Exchange Claims Don’t Hold Up

But the “Base is an exchange” claim doesn’t hold up to closer scrutiny. Base’s is an Ethereum Layer 2 built on the OP Stack, providing infrastructure for applications to deploy on top of. It does not run a matching engine or pair off buyers and sellers; those functions are performed by decentralized applications like Uniswap, according to Base docs.

Independent monitors back this up. L2BEAT, the go-to tracker for rollups, shows that in April 2025, Base advanced to Stage 1 security status after establishing a Security Council, which is a multisig of external parties with a high threshold to approve upgrades. That means Coinbase no longer has unilateral control over the network’s core contracts. Far from looking like an exchange, Base is moving along a well-defined path toward greater decentralization, with checks and balances designed to prevent discretionary control.

The role of the sequencer is also narrower than critics imply. Sequencers order and bundle transactions before submitting them to Ethereum, but they don’t decide whether or not trades get executed. Execution is governed by the smart contracts users interact with, like Uniswap, Aave, or whatever else is deployed on Base. That’s a far cry from an exchange’s role under U.S. securities law, which involves bringing together orders of multiple buyers and sellers and providing a non-discretionary method to match them.

Vitalik: “Doing Things Right”

While critics have jumped on Base, it has also attracted a prominent fan.

Ethereum creator Vitalik Buterin said the chain is “doing things the right way:” it’s non-custodial, users are always protected by Ethereum’s Layer 1 security. In his words, and uses centralized features to proide stronger UX. Base is “doing things right” by progressively decentralizing and strengthening user guarantees.

Why It Matters Now

The timing of this debate is no coincidence. Last week, Base teased that it may soon launch a native token. Suddenly, whether Base looks like a neutral infrastructure network or like Coinbase’s captive exchange platform has major consequences. A token framed as infrastructure-level governance and sequencing (similar to OP or ARB) is one thing. A token that regulators view as an “exchange coin” like BNB or FTT would be an entirely different, riskier proposition.

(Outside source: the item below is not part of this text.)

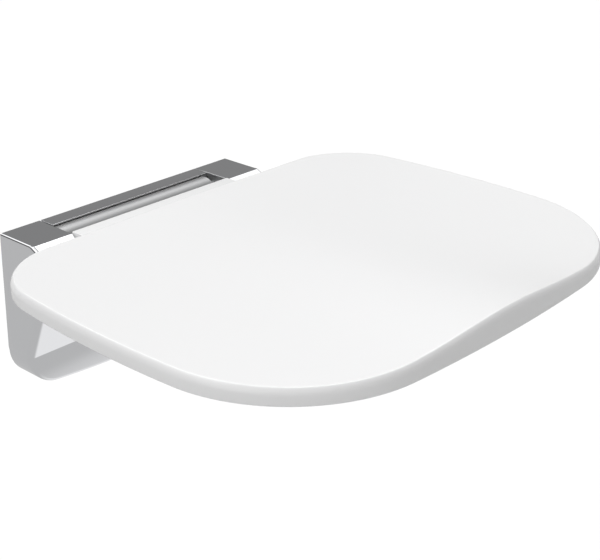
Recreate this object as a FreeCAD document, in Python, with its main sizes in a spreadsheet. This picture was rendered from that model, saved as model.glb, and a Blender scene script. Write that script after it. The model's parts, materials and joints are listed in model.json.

That explains the sudden uptick in regulatory FUD: the framing today could shape how policymakers and investors perceive a Base token tomorrow.

The Bigger Picture

There’s also a broader angle worth mentioning. I have to agree with crypto lawyer Jake Chervinsky and Paradigm’s Dan Robinson here, when they argue that attacking competitors on regulatory grounds is shortsighted: all of crypto loses when the industry invites regulators to crack down harder. Calling Base an exchange might feel like a clever dunk, but if that line of reasoning were ever embraced in Washington, it could put every chain at risk.

This is pretty straightforward when you look at how Base works: the chain is infrastructure, not an exchange. Sometimes, CT tribalism makes people forget that while competition is stiff among chains, in the end, everyone is in the same industry, trying to rebuild finance. That’s already a tall order; no need to try to make it harder.